John Clellan v. John Carland

Citation54 L.Ed. 762,30 S.Ct. 501,217 U.S. 268
Decision Date11 April 1910
Docket NumberNo. 630,630
PartiesJOHN C. McCLELLAN, James S. McClellan, William S. McClellan, et al., Petitioners, v. JOHN E. CARLAND, U. S. District Judge for the District of South Dakota
CourtUnited States Supreme Court

Messrs. Melvin Grigsby and Grigsby & Grigsby for petitioners.

[Argument of Counsel from pages 269-271 intentionally omitted] Messrs. Frederic D. McKenney, S. W. Clark, and U. S. G. Cherry for respondent.

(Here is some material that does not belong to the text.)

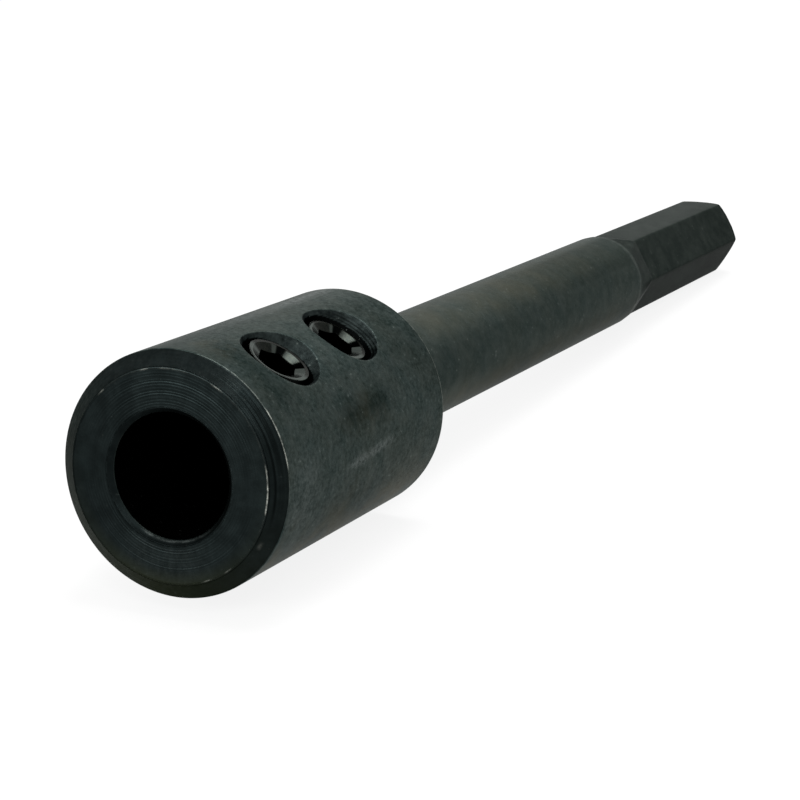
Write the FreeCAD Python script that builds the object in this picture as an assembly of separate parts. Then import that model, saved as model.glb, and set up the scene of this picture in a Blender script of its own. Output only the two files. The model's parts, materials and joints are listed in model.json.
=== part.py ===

[Argument of Counsel from pages 271-274 intentionally omitted] Mr. Justice Day delivered the opinion of the court:

This case comes here upon a writ of certiorari to the circuit court of appeals for the eighth circuit. In that court McClellan and others, petitioners, filed a petition for a writ of mandamus against the United States district judge for the district of South Dakota, praying a writ of mandamus to said judge, sitting as a judge of the circuit court of said district, commanding him to set aside and vacate certain orders staying proceedings in an action pending in the circuit court, and to proceed to try and determine the suit in the usual course of procedure, without regard to the pendency of certain proceedings, to be hereinafter referred to, in the courts of the state of South Dakota. The circuit court of appeals, upon the petition for a writ of mandamus being presented to it, denied the prayer thereof and dismissed it. Thereafter this court granted the writ of certiorari.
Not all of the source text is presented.